From Hwæt to Whattup: A Bibliography of the History of English (July 2014): Beyond the OED

by Edwin Battistella

Beyond the OED

Although the OED is the best-known historical dictionary, it is not the only one.  Specialized dictionaries, some now online, examine particular chronological periods, registers, or geographical regions.  Currently at the letter G, Dictionary of Old English, edited by Antonette diPaolo Healey, defines words for the period from 600 to 1150.  To date, the largest complete dictionary of Old English remains that of Joseph Bosworth and T. Northcote Toller, An Anglo-Saxon Dictionary, first published in 1898 with a supplement in 1921.

The six-volume English Dialect Dictionary (EDD), edited by Joseph Wright, traces the history of dialect words in England from about 1700 to 1900.  A project to digitize the EDD, with its 70,000 entries, is under way at Innsbruck University Library, and a nondigitized scan is available through the University of Toronto Library.  Middle English Dictionary, edited by Hans Kurath and Sherman Kuhn, which took a half century to complete, covers the period 1100-1500, and is based on a collection of more than three million citation slips.  It was released as a 15,000-page set of printed volumes, but since 2007 has also been available free in electronic format hosted by the University of Michigan.[1]

Sir William Craigie, an OED editor, was the originator of the four-volume A Dictionary of American English on Historical Principles (DAE), which includes American English words from the settlement to the start of the twentieth century and was intended to complement the OED.  The DAE was in turn one of the sources for A Dictionary of Americanisms on Historical Principles, edited by Mitford Mathews, a two-volume work tracking 50,000 words and phrases and including both American coinages (like bifocals and ivory tower) and English words that took on new American meanings (like buffalo and refrigerator).

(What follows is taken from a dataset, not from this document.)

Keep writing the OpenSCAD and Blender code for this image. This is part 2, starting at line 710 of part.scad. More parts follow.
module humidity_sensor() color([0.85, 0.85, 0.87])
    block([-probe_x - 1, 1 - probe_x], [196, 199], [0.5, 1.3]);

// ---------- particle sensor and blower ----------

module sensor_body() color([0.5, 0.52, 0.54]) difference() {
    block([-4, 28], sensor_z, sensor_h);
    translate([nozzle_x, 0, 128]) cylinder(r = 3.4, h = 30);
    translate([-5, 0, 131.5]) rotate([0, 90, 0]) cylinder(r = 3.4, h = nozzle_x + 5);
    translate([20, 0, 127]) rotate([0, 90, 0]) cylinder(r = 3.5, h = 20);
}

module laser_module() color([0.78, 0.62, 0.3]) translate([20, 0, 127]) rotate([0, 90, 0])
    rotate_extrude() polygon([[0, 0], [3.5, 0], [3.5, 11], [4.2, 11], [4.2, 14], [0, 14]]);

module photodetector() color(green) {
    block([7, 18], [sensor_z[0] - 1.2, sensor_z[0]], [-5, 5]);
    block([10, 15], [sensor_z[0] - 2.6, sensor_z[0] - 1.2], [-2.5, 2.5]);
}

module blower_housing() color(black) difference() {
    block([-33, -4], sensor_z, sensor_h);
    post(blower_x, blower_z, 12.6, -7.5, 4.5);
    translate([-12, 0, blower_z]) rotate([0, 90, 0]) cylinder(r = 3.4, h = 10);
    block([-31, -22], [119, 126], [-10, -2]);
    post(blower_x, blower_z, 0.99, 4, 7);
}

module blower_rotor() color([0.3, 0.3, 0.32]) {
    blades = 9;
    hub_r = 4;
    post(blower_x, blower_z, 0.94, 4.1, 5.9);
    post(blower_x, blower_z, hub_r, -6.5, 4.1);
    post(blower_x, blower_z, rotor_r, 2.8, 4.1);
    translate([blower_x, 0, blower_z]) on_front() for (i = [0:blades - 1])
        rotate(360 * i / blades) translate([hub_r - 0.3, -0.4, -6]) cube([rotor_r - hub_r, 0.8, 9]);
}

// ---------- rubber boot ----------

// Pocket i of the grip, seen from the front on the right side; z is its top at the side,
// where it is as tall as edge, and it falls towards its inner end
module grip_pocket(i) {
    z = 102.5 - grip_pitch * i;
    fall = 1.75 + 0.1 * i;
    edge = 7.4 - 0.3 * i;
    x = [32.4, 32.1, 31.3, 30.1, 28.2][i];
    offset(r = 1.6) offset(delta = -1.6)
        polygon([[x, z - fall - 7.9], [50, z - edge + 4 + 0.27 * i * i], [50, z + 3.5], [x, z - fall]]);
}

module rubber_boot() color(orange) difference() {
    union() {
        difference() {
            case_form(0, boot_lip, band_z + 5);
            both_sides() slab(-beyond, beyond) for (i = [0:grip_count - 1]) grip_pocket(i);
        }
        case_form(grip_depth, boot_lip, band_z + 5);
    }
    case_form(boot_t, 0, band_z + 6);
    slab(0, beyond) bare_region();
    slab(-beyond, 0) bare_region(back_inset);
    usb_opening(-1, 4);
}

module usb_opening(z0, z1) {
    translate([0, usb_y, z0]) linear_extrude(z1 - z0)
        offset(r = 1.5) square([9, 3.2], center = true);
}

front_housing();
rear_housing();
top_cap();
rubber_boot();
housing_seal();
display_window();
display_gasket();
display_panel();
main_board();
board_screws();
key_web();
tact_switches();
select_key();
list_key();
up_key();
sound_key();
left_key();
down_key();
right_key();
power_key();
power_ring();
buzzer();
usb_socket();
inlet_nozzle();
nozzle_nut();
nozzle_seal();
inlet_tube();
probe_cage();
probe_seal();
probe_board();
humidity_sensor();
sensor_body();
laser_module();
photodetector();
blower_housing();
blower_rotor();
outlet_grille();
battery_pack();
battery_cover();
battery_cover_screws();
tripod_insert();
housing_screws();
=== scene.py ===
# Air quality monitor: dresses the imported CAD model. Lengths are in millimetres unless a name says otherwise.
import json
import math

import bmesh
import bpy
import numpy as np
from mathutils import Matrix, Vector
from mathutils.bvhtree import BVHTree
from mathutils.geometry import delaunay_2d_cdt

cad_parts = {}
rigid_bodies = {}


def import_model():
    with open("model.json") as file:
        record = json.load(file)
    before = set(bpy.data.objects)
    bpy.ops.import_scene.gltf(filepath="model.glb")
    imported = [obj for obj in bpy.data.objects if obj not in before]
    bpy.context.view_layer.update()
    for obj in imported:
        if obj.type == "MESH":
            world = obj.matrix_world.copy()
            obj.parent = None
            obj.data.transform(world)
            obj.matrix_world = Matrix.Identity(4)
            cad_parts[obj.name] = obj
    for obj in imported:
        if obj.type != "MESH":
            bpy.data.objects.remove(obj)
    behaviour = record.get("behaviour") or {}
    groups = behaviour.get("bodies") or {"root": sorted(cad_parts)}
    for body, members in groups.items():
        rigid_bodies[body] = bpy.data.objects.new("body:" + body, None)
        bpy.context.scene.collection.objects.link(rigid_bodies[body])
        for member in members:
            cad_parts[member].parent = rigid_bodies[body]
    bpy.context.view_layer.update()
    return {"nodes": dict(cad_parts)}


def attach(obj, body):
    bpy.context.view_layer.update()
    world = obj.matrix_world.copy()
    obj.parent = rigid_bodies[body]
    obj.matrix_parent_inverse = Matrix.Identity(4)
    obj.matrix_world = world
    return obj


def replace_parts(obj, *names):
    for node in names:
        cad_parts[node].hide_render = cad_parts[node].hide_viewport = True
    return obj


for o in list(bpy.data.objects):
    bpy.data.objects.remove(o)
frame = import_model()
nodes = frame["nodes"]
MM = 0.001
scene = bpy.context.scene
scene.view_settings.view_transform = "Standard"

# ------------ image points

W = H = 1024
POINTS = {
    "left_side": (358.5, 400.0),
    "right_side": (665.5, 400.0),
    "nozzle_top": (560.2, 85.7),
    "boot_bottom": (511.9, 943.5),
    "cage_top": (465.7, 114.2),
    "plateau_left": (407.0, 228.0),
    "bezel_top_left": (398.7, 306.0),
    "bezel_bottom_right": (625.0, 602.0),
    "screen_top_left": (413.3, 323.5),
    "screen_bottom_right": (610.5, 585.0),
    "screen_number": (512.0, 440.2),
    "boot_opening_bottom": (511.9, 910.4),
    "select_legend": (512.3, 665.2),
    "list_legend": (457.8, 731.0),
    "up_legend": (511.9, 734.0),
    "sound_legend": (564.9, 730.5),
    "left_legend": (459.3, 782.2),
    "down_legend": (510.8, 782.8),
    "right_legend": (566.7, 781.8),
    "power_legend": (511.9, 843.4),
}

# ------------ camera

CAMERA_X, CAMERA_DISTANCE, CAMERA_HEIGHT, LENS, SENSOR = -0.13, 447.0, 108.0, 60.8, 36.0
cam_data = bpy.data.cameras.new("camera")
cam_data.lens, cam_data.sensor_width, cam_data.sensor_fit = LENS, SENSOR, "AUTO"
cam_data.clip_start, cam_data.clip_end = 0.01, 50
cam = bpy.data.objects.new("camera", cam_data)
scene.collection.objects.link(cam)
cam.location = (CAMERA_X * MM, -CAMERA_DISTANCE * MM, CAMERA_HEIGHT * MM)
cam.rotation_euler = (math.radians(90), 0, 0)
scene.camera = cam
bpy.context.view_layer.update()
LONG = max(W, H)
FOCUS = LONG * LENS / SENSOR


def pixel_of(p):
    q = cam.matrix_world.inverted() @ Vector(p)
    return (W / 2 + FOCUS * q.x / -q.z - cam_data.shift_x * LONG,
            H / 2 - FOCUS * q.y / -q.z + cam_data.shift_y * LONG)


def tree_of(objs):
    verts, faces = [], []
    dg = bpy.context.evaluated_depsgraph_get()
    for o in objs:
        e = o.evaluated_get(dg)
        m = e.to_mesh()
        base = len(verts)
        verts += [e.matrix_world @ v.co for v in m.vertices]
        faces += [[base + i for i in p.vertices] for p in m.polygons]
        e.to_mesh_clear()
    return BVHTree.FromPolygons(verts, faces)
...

Dictionary of American Regional English, edited by Frederick G. Cassidy and Joan Houston Hall, is based on face-to-face interviews conducted between 1965 and 1970 and supplemented by a collection of vernacular written materials from the Colonial period to the present.  Published in five volumes (over a period of twenty-seven years beginning in 1985) and now available in an electronic edition, DARE includes entries on fieldwork by region (often supplemented by maps), the earliest known usage of each word, and examples showing use over time.[2]  The history of the English language is also told in its slang.  Jonathon Green’s three-volume Green’s Dictionary of Slang covers the slang of the entire English-speaking world from 1500 to the present: its 53,000 headwords define 100,000 words using more than 413,000 citations.  The Historical Dictionary of American Slang, edited by Jonathan Lighter, offers an OED-like tracing of etymological development through dated citations and entries with field and usage labels; however, only the first two volumes have been published, covering A-G and H-O.[3]

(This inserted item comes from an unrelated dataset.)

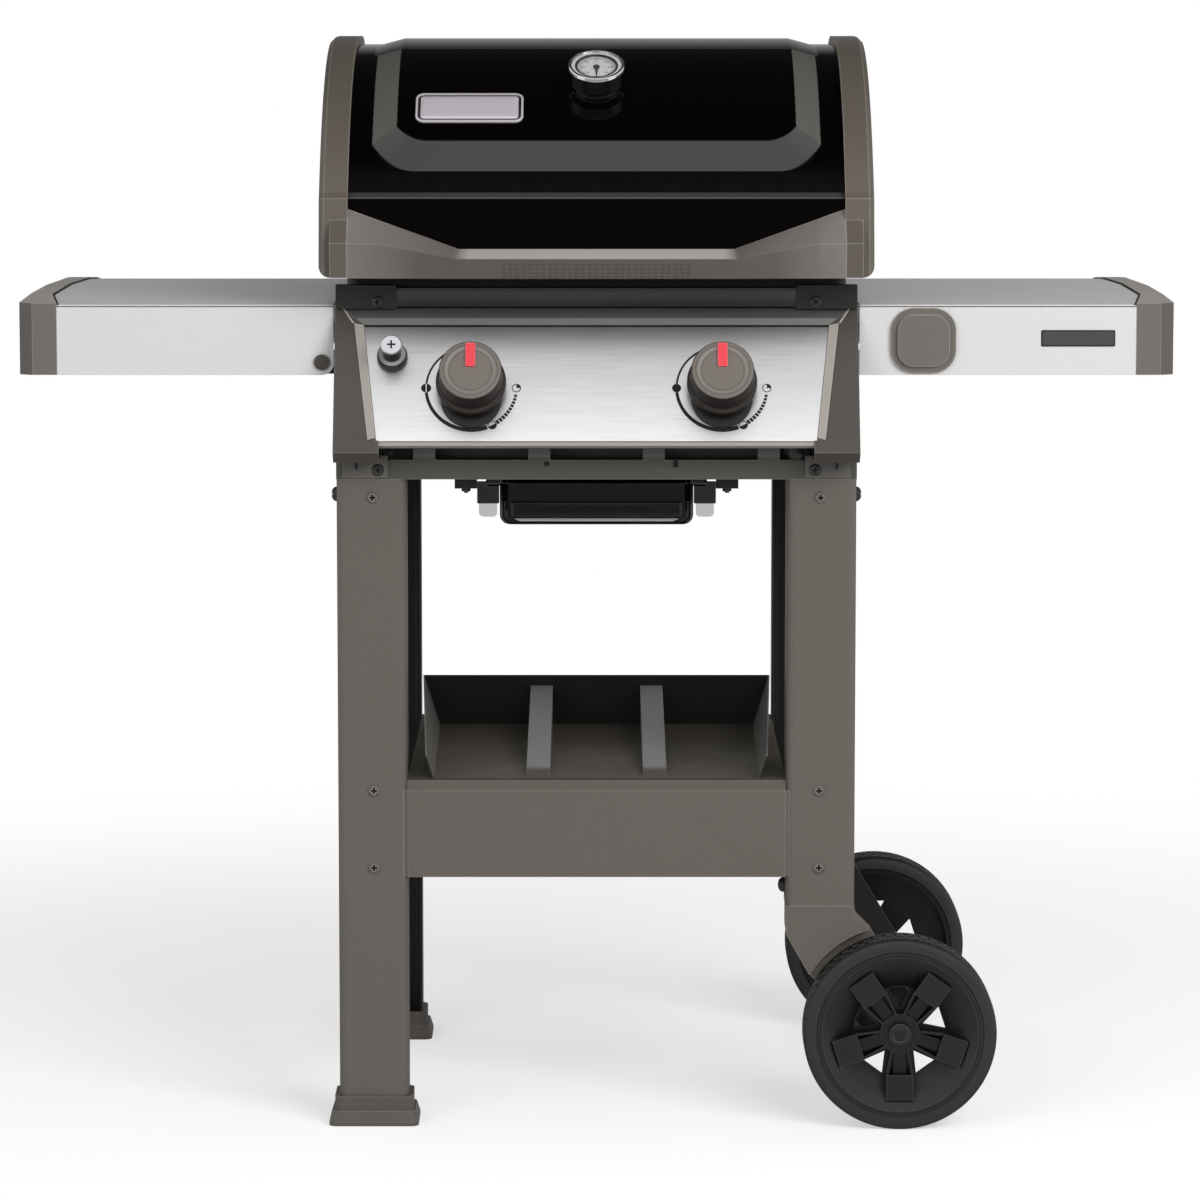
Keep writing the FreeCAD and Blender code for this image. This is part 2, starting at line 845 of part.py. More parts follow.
def make_cross_rail(end):
    """A channel on top of two legs. The front one carries four tabs and a screen behind them."""
    sense = ENDS[end]
    face = cart_face[end]
    wall = d.brace_wall
    mouth = face - sense * d.cross_rail_depth
    section = [
        (mouth, d.leg_top),
        (face, d.leg_top),
        (face, rail_top),
        (mouth, rail_top),
        (mouth, rail_top - wall),
        (face - sense * wall, rail_top - wall),
        (face - sense * wall, d.leg_top + wall),
        (mouth, d.leg_top + wall),
    ]
    body = new_body(f"cross_rail_{end}", keep=False)
    pad(body, "YZ", -d.cart_half_width, d.cart_half_width, section)
    if end == "front":
        half = d.rail_tab_width / 2
        tabs = [
            rectangle(side * place - half, side * place + half, rail_top, rail_top + d.rail_tab_height)
            for side in SIDES.values()
            for place in (d.rail_tab_inner, rail_tab_outer)
        ]
        pad(body, "XZ", face, face - sense * wall, *tabs)
        half = manifold_end - d.manifold_radius - d.seat_gap
        screen = rectangle(-half, half, rail_top - wall, rail_top + d.rail_screen_height)
        pad(body, "XZ", mouth + sense * wall, mouth, screen)
        hole = d.screw_radius + d.seat_gap
        holes = [(*ear_screw(side), hole) for side in SIDES.values()]
        pocket(body, "XZ", face, face - sense * wall, *holes)
    return body


def make_shelf():
    """A pressed tray on the braces: floor, back wall, leaning sides and two wedge ribs."""
    wall = d.shelf_wall
    front = cart_face["front"] + d.brace_bevel
    rear = cart_face["rear"] - d.brace_bevel
    back_top = shelf_top + d.shelf_back_height
    body = new_body("bottom_shelf")
    edge = d.cart_half_width - d.leg_width - d.seat_gap
    pad(body, "XY", brace_top, shelf_top, rectangle(-edge, edge, front, rear))
    back = rectangle(-shelf_half_width, shelf_half_width, brace_top, back_top)
    pad(body, "XZ", d.shelf_back, d.shelf_back + wall, back)
    slope = [(front, shelf_top), (d.shelf_back, shelf_top), (d.shelf_back, shelf_top + d.shelf_rib_height)]
    half = d.shelf_rib_width / 2
    run = (shelf_half_width - shelf_floor_half_width) / d.shelf_back_height
    for side in SIDES.values():
        place = side * d.shelf_rib_place
        pad(body, "YZ", place - half, place + half, slope)

        def lean(foot, height):
            head = foot + run * height
            return [
                (side * foot, brace_top),
                (side * head, shelf_top + height),
                (side * (head + wall), shelf_top + height),
                (side * (foot + wall), brace_top),
            ]

        front_lean = lean(shelf_front_half_width, d.shelf_front_height)
        rear_lean = lean(shelf_floor_half_width, d.shelf_back_height)
        loft(body, "XZ", front, front_lean, d.shelf_back + wall, rear_lean)


def bracket_outline(low_end):
    """A wheel bracket from the front: down its inner edge, by the wheel and up to its shoulder."""
    inner, outer = d.cart_half_width - d.leg_width, d.cart_half_width
    shoulder = d.leg_seam - d.bracket_shoulder_drop
    return [
        (inner, d.leg_seam),
        (inner, d.bracket_bend_height, d.bracket_round),
        *low_end,
        (outer + d.bracket_shoulder_out, shoulder - d.bracket_shoulder_out),
        (outer, shoulder, d.bracket_round / 2),
        (outer, d.leg_seam),
    ]


def make_wheel_bracket(end):
    """The formed end of a right leg: a face arched over the wheel and an arm to the axle."""
    sense = ENDS[end]
    face = cart_face[end]
    inner = d.cart_half_width - d.leg_width
    arm = arm_face[end]
    back = arm - sense * d.arm_thickness
    axle_height, boss = d.wheel_radius, d.boss_radius
    body = new_body(f"wheel_bracket_{end}")
    tip = (inner + d.bracket_tip_out, d.bracket_tip_height)
    pad(body, "XZ", face, arm, bracket_outline([tip, (axle_place, axle_height + boss)]))
    pocket(body, "XZ", face, arm, (axle_place, axle_height, arch_radius))
    heel = (axle_place - boss / 2, axle_height - boss)
    toe = (axle_place + boss, axle_height + boss / 2)
    pad(body, "XZ", arm, back, bracket_outline([tip, heel, toe]))
    pad(body, "XZ", arm, back, (axle_place, axle_height, boss))
    hub_face = wheel_place[end] - sense * (d.hub_half_length + d.seat_gap)
    pad(body, "XZ", hub_face, arm, (axle_place, axle_height, d.hub_radius / 2))
    web_back = face - sense * (d.leg_wall + d.brace_wall + d.seat_gap)
    fit = d.leg_wall + d.seat_gap
    spigot = rectangle(inner + fit, d.cart_half_width - fit, web_back, back, d.leg_corner)
    pad(body, "XY", d.leg_seam, d.brace_bottom - d.seat_gap, spigot)
    pocket(body, "XZ", hub_face, back, (axle_place, axle_height, d.axle_radius + d.seat_gap))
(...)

Finally, there are etymological dictionaries, less concerned with usage than with origins.  The Oxford Dictionary of English Etymology, edited by C. T. Onions with G. W. S. Friedrichsen and R. W. Burchfield, is a comprehensive work giving brief accounts of the origins and history of more than 38,000 words.  The Barnhart Dictionary of Etymology, edited by Robert Barnhart and Sol Steinmetz, which boasts that it is based on American scholarship, gives etymologies of about 30,000 words.  The difference between a slang dictionary and an etymological one can be found in entries like that of cool, which Barnhart straightforwardly explains as having developed from Old English cōlThe Historical Dictionary of American Slang, by contrast, devotes two pages to the development of the various senses of the word.

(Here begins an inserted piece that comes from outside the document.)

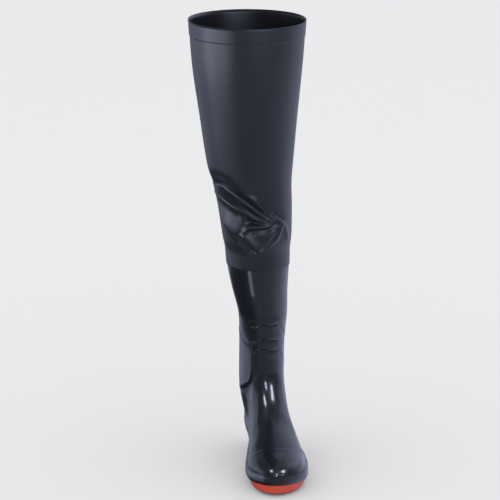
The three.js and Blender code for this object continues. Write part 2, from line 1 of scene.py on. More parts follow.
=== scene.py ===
import bpy
import numpy as np
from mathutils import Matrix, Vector


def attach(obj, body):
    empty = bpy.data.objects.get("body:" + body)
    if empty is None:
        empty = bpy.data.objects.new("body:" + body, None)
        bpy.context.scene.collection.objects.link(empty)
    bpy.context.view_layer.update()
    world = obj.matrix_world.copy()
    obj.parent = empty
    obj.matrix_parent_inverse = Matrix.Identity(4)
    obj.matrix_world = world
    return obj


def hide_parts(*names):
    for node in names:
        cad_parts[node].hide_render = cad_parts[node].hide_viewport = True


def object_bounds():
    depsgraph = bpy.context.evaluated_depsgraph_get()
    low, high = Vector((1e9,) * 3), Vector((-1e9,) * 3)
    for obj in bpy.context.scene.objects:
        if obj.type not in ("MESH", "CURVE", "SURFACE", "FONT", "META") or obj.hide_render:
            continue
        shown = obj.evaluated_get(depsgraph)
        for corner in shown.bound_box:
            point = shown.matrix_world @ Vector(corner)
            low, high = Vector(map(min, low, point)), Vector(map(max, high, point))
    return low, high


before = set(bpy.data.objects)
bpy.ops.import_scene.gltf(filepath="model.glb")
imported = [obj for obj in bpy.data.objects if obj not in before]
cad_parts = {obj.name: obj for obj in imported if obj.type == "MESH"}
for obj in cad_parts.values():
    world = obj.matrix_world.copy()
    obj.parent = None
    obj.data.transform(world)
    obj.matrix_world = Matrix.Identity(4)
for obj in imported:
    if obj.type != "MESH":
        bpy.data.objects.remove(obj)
cad_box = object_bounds()

# Outsole
# One moulding of orange-red PVC: heel, raised arch and a forefoot that lifts at the toe.
# The boot is moulded on its outline and its top edge (the bed), so both are worked out here.
MM = 0.001
FOOT_LENGTH = 298
HEEL_BACK = 38
BALL_WIDTH = 104
WAIST_WIDTH = 76
HEEL_WIDTH = 70
BED_HEEL = 27
BED_BALL = 12
BED_TOE = 22
TOE_LIFT = 5
SEAT_GAP = 0.3
SOLE_INSET = 0.5
SOLE_TAPER = 3.5
SOLE_ROUND = 6
TREAD_DEPTH = 4.5
TREAD_RIM = 4
TREAD_GROOVE = 5
TREAD_PITCH = 16
ARCH_HEIGHT = 11
HEEL_LENGTH = 78
ARCH_LENGTH = 44
TREAD_SWEEP = 0.18 * BALL_WIDTH
TOE_COLUMNS = 44
SIDE_COLUMNS = 40
HEEL_COLUMNS = 24
END_ROUND = 46
RAY_STEP = 4
RAY_END = 300
JUST_OUTSIDE = 0.01


class Table:
    """Columns of numbers as smooth functions of the first column, with no row overshot."""

    def __init__(self, names, *rows):
        first, *others = np.array(rows, float).T
        self.first = first
        for name, column in zip(names.split()[1:], others):
            setattr(self, name, self.smooth(column))

    def smooth(self, y):
        x = self.first
        slope = np.diff(y) / np.diff(x)
        product = slope[:-1] * slope[1:]
        level = np.where(product > 0, slope[:-1] + slope[1:], 1)
        tangent = np.concatenate([slope[:1], np.where(product > 0, 2 * product / level, 0), slope[-1:]])

        def value(t):
            t = np.clip(t, x[0], x[-1])
            i = np.clip(np.searchsorted(x, t, side="right") - 1, 0, len(x) - 2)
            h = x[i + 1] - x[i]
            u = (t - x[i]) / h
            rise = y[i] + (y[i + 1] - y[i]) * u * u * (3 - 2 * u)
            return rise + h * tangent[i] * u * (1 - u) ** 2 - h * tangent[i + 1] * u * u * (1 - u)

        return value


def mix(a, b, t):
    return a + (b - a) * t


def ease(t):
    """From 0 to 1 as t does, with a soft start and end."""
    t = np.clip(t, 0, 1)
    return t * t * (3 - 2 * t)


def along(y):
    """Share of the foot's length at a place y: 0 at the heel and 1 at the toe."""
    return (HEEL_BACK - y) / FOOT_LENGTH


def place_along(share):
    return HEEL_BACK - share * FOOT_LENGTH


# The sole's width to the inner and to the outer side, at shares of the foot's length
outline_table = Table(
    "at inner outer",
    (0.13, 0.43 * HEEL_WIDTH, 0.49 * HEEL_WIDTH),
    (0.26, 0.43 * HEEL_WIDTH, 0.54 * HEEL_WIDTH),
    (0.42, 0.46 * WAIST_WIDTH, 0.65 * WAIST_WIDTH),
    (0.56, 0.385 * BALL_WIDTH, 0.57 * BALL_WIDTH),
    (0.66, 0.42 * BALL_WIDTH, 0.58 * BALL_WIDTH),
    (0.73, 0.425 * BALL_WIDTH, 0.555 * BALL_WIDTH),
)
HEEL_ROUND_AT, TOE_ROUND_AT = outline_table.first[[0, -1]]
TOE_TIP_OFFSET = -0.01 * BALL_WIDTH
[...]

[1] For Scottish, there is Dictionary of the Scots Language (DSL), http://www.dsl.ac.uk/, a free resource that starts in the twelfth century and continues to the 1970s.

[2] The DARE maps are quite unusual looking in that they are based on population density as of the 1960s and the number of interviews done in each state, thus skewing size of the states while maintaining their geographical relationships.

[3] These two volumes were published by Random House (as the Random House Historical Dictionary of American Slang); however, in 2003 the project moved to Oxford University Press, which is publishing the two remaining volumes covering P-S and S-Z.  For more on slang resources, see this author’s essay “Groping for Words: A Guide to Slang and Usage Resources,” Choice: Current Reviews for Academic Libraries 44:4 (Dec. 2008), 619-31.